- To be done:
From the top of the records below down to the line containing "return np.maximum.reduce(corners)", reproduce every line exactly.

- Supplied data:
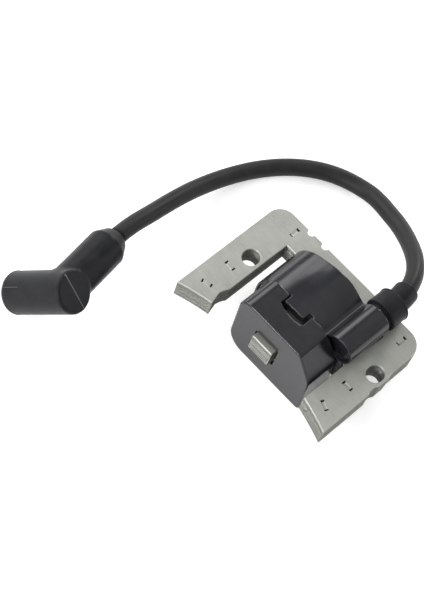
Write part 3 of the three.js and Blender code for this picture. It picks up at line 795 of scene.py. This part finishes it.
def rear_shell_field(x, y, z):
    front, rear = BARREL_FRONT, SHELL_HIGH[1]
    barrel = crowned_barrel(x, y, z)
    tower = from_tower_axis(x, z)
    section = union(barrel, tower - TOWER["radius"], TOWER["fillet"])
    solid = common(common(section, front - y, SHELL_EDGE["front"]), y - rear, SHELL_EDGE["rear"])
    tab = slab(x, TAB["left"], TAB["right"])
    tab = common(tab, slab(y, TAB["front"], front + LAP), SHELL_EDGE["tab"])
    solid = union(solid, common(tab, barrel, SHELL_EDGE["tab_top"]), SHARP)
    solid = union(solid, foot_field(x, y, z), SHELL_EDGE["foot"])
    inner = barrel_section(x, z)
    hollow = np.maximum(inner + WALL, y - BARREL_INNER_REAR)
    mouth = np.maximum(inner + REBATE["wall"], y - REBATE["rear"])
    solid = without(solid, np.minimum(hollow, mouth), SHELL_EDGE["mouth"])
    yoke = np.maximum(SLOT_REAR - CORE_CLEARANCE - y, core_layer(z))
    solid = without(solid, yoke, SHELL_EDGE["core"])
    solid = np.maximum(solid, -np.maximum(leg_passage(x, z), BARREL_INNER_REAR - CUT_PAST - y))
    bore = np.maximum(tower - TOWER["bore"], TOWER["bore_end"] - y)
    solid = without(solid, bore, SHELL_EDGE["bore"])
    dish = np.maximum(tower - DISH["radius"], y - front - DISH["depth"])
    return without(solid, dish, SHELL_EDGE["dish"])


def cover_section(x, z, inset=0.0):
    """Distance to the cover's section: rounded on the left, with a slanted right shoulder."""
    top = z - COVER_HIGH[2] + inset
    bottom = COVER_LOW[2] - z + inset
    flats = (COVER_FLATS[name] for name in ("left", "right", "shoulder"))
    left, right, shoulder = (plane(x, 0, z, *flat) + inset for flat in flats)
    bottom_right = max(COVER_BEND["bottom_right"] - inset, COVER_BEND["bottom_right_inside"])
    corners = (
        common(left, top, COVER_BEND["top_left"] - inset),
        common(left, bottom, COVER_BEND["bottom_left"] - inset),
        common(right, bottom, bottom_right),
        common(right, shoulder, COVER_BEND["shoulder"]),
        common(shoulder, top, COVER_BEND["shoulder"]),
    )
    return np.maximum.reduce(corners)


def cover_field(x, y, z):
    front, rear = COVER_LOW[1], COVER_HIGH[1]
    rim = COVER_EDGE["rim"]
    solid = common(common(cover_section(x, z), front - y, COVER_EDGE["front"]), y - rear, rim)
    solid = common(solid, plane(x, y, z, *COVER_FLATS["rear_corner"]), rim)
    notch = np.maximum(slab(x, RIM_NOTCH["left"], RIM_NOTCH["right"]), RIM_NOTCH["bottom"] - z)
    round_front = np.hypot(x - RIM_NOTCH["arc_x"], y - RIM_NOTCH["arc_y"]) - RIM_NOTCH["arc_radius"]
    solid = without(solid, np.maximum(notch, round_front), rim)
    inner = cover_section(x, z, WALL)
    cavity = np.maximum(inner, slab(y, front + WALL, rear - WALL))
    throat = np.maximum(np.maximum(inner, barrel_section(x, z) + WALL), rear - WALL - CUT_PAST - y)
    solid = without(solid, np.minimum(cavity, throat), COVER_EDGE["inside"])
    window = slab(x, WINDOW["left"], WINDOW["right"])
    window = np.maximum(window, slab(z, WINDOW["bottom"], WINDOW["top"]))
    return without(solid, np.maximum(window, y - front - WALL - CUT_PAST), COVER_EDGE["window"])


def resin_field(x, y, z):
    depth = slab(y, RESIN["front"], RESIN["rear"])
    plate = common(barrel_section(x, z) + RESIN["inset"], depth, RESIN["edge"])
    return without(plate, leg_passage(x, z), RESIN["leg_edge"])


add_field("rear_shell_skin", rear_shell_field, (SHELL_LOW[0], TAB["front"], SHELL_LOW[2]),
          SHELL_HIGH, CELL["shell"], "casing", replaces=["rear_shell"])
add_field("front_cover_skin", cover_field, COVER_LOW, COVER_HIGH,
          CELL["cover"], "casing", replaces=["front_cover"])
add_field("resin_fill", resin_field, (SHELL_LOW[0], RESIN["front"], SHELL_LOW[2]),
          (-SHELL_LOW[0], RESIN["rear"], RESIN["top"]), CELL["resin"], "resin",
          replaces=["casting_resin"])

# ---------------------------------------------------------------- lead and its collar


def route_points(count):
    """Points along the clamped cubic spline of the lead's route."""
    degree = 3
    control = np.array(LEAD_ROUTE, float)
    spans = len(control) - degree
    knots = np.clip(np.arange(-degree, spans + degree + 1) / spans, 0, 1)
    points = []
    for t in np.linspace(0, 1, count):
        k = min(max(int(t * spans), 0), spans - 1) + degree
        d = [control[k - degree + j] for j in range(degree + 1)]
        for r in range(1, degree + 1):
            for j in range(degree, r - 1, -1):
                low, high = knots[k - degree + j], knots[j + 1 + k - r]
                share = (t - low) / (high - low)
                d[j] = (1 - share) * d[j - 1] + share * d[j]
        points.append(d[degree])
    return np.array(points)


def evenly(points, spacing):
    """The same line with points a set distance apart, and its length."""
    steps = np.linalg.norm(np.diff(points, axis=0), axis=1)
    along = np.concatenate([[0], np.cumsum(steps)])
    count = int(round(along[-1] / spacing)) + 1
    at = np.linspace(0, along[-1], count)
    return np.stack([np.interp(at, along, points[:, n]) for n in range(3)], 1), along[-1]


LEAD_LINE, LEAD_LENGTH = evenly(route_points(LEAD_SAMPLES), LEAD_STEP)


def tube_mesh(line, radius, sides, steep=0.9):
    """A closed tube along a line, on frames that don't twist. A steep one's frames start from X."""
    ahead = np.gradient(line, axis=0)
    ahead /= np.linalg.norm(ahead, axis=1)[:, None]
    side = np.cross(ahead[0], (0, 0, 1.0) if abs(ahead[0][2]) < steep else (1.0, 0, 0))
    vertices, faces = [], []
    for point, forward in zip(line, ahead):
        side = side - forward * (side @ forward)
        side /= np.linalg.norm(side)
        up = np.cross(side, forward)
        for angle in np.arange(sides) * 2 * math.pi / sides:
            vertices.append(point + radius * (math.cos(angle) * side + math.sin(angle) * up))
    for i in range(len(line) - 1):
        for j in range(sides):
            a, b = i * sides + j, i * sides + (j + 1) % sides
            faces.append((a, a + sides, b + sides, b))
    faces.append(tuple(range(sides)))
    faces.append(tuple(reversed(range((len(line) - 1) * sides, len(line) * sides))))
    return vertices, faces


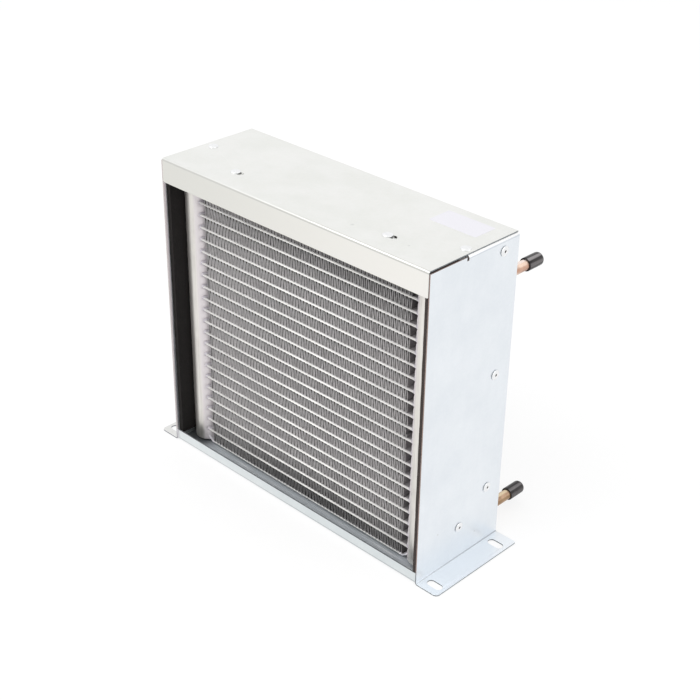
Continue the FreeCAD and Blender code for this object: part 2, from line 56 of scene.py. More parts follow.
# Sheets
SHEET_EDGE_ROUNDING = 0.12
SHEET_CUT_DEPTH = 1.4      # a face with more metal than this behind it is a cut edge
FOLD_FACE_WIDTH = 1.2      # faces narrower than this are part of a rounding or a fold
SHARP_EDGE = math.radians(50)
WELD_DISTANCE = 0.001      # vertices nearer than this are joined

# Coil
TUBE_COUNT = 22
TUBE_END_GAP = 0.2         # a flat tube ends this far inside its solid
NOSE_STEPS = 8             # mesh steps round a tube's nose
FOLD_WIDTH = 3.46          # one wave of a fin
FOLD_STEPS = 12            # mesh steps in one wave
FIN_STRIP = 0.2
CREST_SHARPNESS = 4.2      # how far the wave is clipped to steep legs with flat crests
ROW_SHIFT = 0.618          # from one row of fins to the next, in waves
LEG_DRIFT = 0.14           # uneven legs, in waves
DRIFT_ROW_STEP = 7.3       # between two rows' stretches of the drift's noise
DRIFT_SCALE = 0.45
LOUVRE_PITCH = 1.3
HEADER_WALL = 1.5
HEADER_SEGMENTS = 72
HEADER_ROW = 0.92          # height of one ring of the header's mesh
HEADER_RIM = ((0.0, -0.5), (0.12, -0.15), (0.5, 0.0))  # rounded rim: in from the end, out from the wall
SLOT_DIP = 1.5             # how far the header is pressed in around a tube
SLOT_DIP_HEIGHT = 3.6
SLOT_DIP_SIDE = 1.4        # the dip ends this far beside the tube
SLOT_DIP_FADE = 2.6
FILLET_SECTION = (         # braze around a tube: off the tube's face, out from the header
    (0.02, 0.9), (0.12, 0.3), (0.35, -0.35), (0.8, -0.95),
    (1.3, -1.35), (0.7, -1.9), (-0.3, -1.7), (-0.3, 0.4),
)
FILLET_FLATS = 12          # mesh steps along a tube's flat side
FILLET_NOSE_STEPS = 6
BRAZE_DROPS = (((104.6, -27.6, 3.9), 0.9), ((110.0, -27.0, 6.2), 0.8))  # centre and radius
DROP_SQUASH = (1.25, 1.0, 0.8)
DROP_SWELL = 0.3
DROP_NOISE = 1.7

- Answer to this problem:
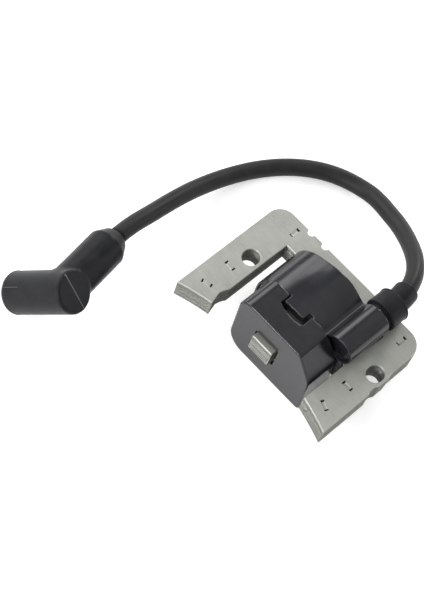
Write part 3 of the three.js and Blender code for this picture. It picks up at line 795 of scene.py. This part finishes it.
def rear_shell_field(x, y, z):
    front, rear = BARREL_FRONT, SHELL_HIGH[1]
    barrel = crowned_barrel(x, y, z)
    tower = from_tower_axis(x, z)
    section = union(barrel, tower - TOWER["radius"], TOWER["fillet"])
    solid = common(common(section, front - y, SHELL_EDGE["front"]), y - rear, SHELL_EDGE["rear"])
    tab = slab(x, TAB["left"], TAB["right"])
    tab = common(tab, slab(y, TAB["front"], front + LAP), SHELL_EDGE["tab"])
    solid = union(solid, common(tab, barrel, SHELL_EDGE["tab_top"]), SHARP)
    solid = union(solid, foot_field(x, y, z), SHELL_EDGE["foot"])
    inner = barrel_section(x, z)
    hollow = np.maximum(inner + WALL, y - BARREL_INNER_REAR)
    mouth = np.maximum(inner + REBATE["wall"], y - REBATE["rear"])
    solid = without(solid, np.minimum(hollow, mouth), SHELL_EDGE["mouth"])
    yoke = np.maximum(SLOT_REAR - CORE_CLEARANCE - y, core_layer(z))
    solid = without(solid, yoke, SHELL_EDGE["core"])
    solid = np.maximum(solid, -np.maximum(leg_passage(x, z), BARREL_INNER_REAR - CUT_PAST - y))
    bore = np.maximum(tower - TOWER["bore"], TOWER["bore_end"] - y)
    solid = without(solid, bore, SHELL_EDGE["bore"])
    dish = np.maximum(tower - DISH["radius"], y - front - DISH["depth"])
    return without(solid, dish, SHELL_EDGE["dish"])


def cover_section(x, z, inset=0.0):
    """Distance to the cover's section: rounded on the left, with a slanted right shoulder."""
    top = z - COVER_HIGH[2] + inset
    bottom = COVER_LOW[2] - z + inset
    flats = (COVER_FLATS[name] for name in ("left", "right", "shoulder"))
    left, right, shoulder = (plane(x, 0, z, *flat) + inset for flat in flats)
    bottom_right = max(COVER_BEND["bottom_right"] - inset, COVER_BEND["bottom_right_inside"])
    corners = (
        common(left, top, COVER_BEND["top_left"] - inset),
        common(left, bottom, COVER_BEND["bottom_left"] - inset),
        common(right, bottom, bottom_right),
        common(right, shoulder, COVER_BEND["shoulder"]),
        common(shoulder, top, COVER_BEND["shoulder"]),
    )
    return np.maximum.reduce(corners)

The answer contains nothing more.